What would the PHP producer/publisher/emit interface to Kafka look like?

Currently EventLogging's server-side EventLogging::logEvent() simply uses LegacyLogger::emit(), and we configure

$wgEventLoggingFile = 'udp://10.64.32.167:8421/EventLogging';  // eventlog1001.eqiad.wmnet

to magically send this over UDPTransport into EventLogging-land. Can we use a similar trick to abstract away logging to Kafka? @EBernhardson wrote a Monolog KafkaHandler, (https://gerrit.wikimedia.org/r/#/c/229172/)...

In T88459#1710293, @Krinkle wrote:

It'd be interesting to have this interface used by MediaWiki for recent changes (e.g. replacement backend for RCStream).
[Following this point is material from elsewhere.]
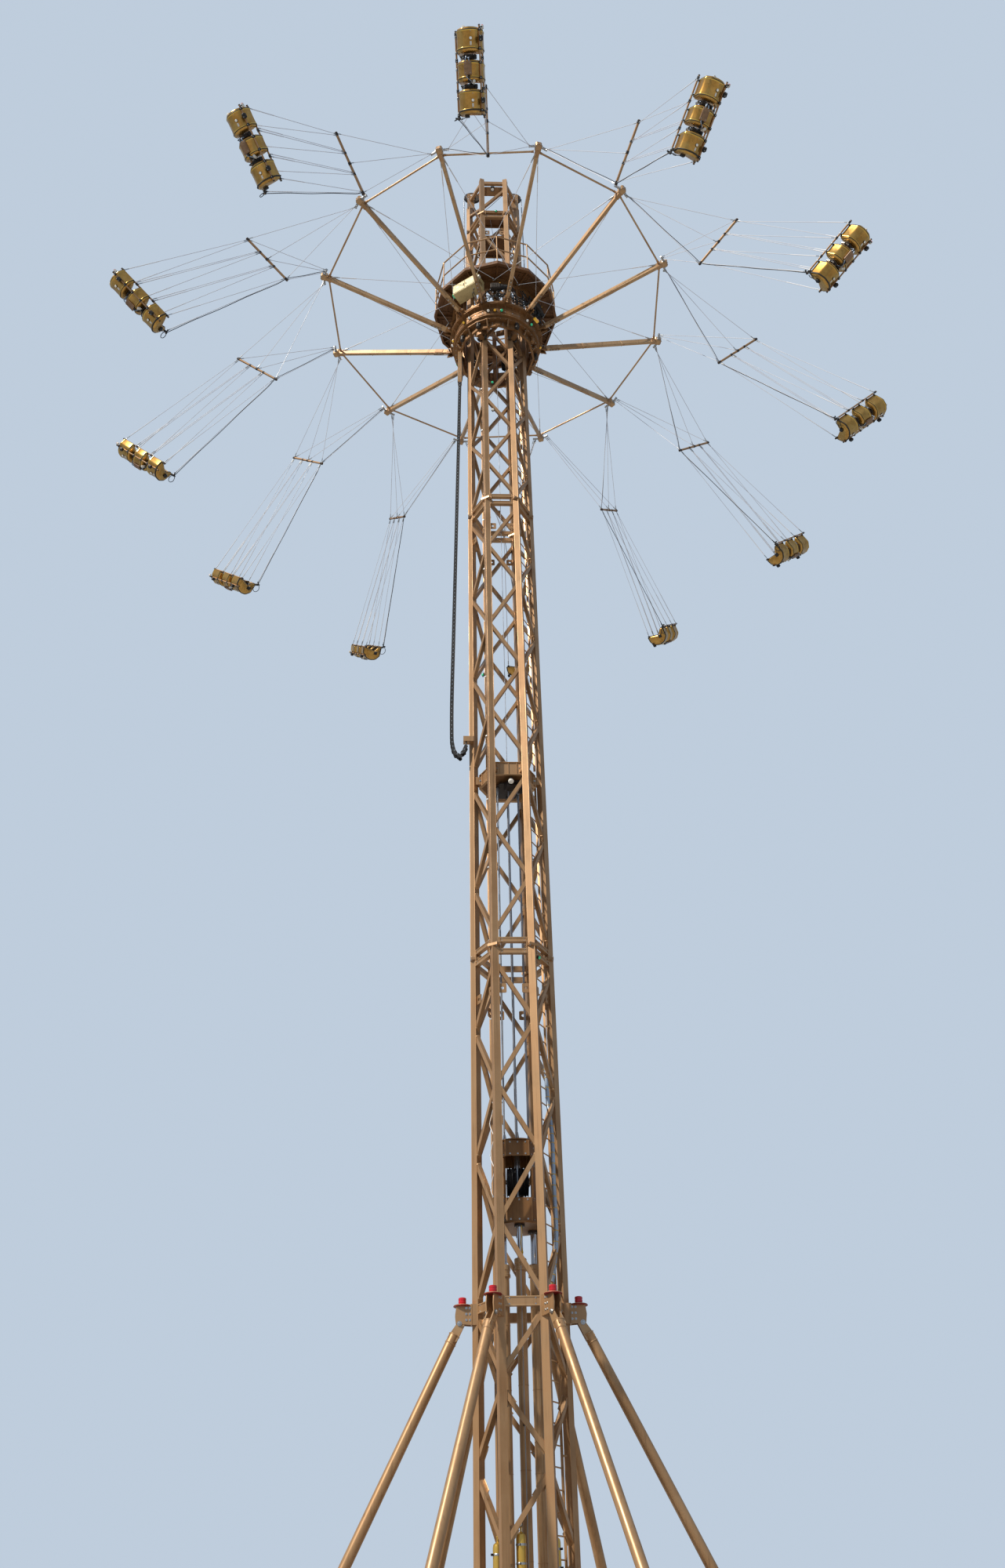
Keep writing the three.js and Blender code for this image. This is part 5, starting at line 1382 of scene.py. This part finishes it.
# Leads of the cabinet's right side: short loops between the rotor's posts, each to a small box
for n in range(26):
    azimuth = radians(-13 + 3.2 * n + rnd.uniform(-1.5, 1.5))
    axes = out, across, up = axes_at(azimuth)
    start = out * 1.16 + up * (29.50 + 0.02 * (n % 3))
    end = out * 1.17 + across * rnd.uniform(-0.10, 0.10) + up * rnd.uniform(29.86, 30.20)
    middle = (start + end) / 2 + out * rnd.uniform(0.02, 0.10) + across * rnd.uniform(-0.16, 0.16)
    low_bow = (start + middle) / 2 + across * rnd.uniform(-0.10, 0.10) + out * 0.03
    rotor.tube(smooth_path([start, low_bow, middle, end], 5), 0.0095 + 0.002 * (n % 2), "black", 8)
    if n % 2 == 0:
        rotor.bar(end, (0.07, 0.09, 0.08 + 0.02 * (n % 3)), axes, "iron" if n % 4 else "painted_shade_bronze", 0.008)
        rotor.turned(end - up * 0.045, -up, [(0.018, 0), (0.018, 0.02), (0.012, 0.03)], "zinc", 10)
rotor.make("ring")

# %% [markdown]
# ## Cabinet
# A beige cabinet rides on the rotor. It is sheet steel, so what makes it read as one is two doors with a thin
# gap round each, hinges, latches, a rain edge on top and cable glands below. Its small plates are left blank.

# %% Cabinet fittings
cabinet = Piece("cabinet_fittings")
low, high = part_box("control_cabinet")
print("cabinet", [round(high[i] - low[i], 2) for i in range(3)], "m")
axes = out, across, up = axes_at(FIRST_ARM - ARM_STEP / 2)
front = out * 1.4603 + up * 30.09
for side in SIDES:
    door = front + across * (side * 0.178)
    cabinet.bar(door + out * 0.004, (0.014, 0.335, 0.300), axes, "beige", 0.005)
    cabinet.bar(door + out * 0.0125, (0.004, 0.270, 0.235), axes, "beige", 0.002)
    cabinet.bar(door + out * 0.014 - across * (side * 0.145), (0.014, 0.022, 0.075), axes, "black", 0.004)
    cabinet.bar(door + out * 0.015 + across * (side * 0.04) + up * 0.02, (0.004, 0.075, 0.050), axes, "plate",
        0.001)
    for height in (-0.11, 0.11):
        hinge = door + out * 0.012 + across * (side * 0.168) + up * height
        cabinet.tube([hinge - up * 0.03, hinge + up * 0.03], 0.007, "zinc", 10)
cabinet.bar(out * 1.2953 + up * 30.2585, (0.345, 0.735, 0.007), axes, "beige", 0.002)
# The louvres take the deck's darker bronze, which is painted shade.
for side in SIDES:
    flank = out * 1.30 + across * (side * 0.36) + up * 30.06
    for n in range(5):
        cabinet.bar(flank + up * (0.05 - 0.03 * n), (0.16, 0.008, 0.010), axes, "deck", 0.002)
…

We'd be emitting JSON packets from MediaWiki using an abstract interface to an rc topic (which would go nowhere by default, and goes to Kafka for Wikimedia;

Likewise, would we replace includes/rcfeed/RedisPubSubFeedEngine.php with KafkaFeedEngine.php, or just have a LoggerFeedEngine.php that logs the feed and WMF configures this to emit to Kafka?

Hm, a worry:

It would support JSON Schema and Avro specs, and store data as JSON (compatible with Avro *and* plain JSON) or Avro binary.

Optional fields are represented in a very annoying way in Avro JSON. In Avro Schema, optional fields are notated by using a union type, like:

{
  "name" : "my_field",
  "type" : [ "null", "string" ],
  "default" : null
},

If you just wanted to produce JSON that would validate against a corrsesonding JSON schema with this non required field, you'd do:

{
...
"my_field": "my value",
...
}

However, to validate against the Avro schema, you have to specify the type of the value in the record, like:

{
...
"my_field": { "string": "my value" },
...
}

Also, apparently defaults for missing fields are not auto filled in during (most?) JSON -> Avro serializations. See: http://grisha.org/blog/2013/06/21/on-converting-json-to-avro/

Should we disallow optional fields altogether? Hm. I suppose not, because if we did, we'd run into many more schema evolution issues.

I believe we intend to discuss this at E84: Dependency Injection for MediaWiki core (RFC Meeting 2015-10-28). Sorry for the late notice, but I hope you can be there.

I believe we can close this task. Any objections?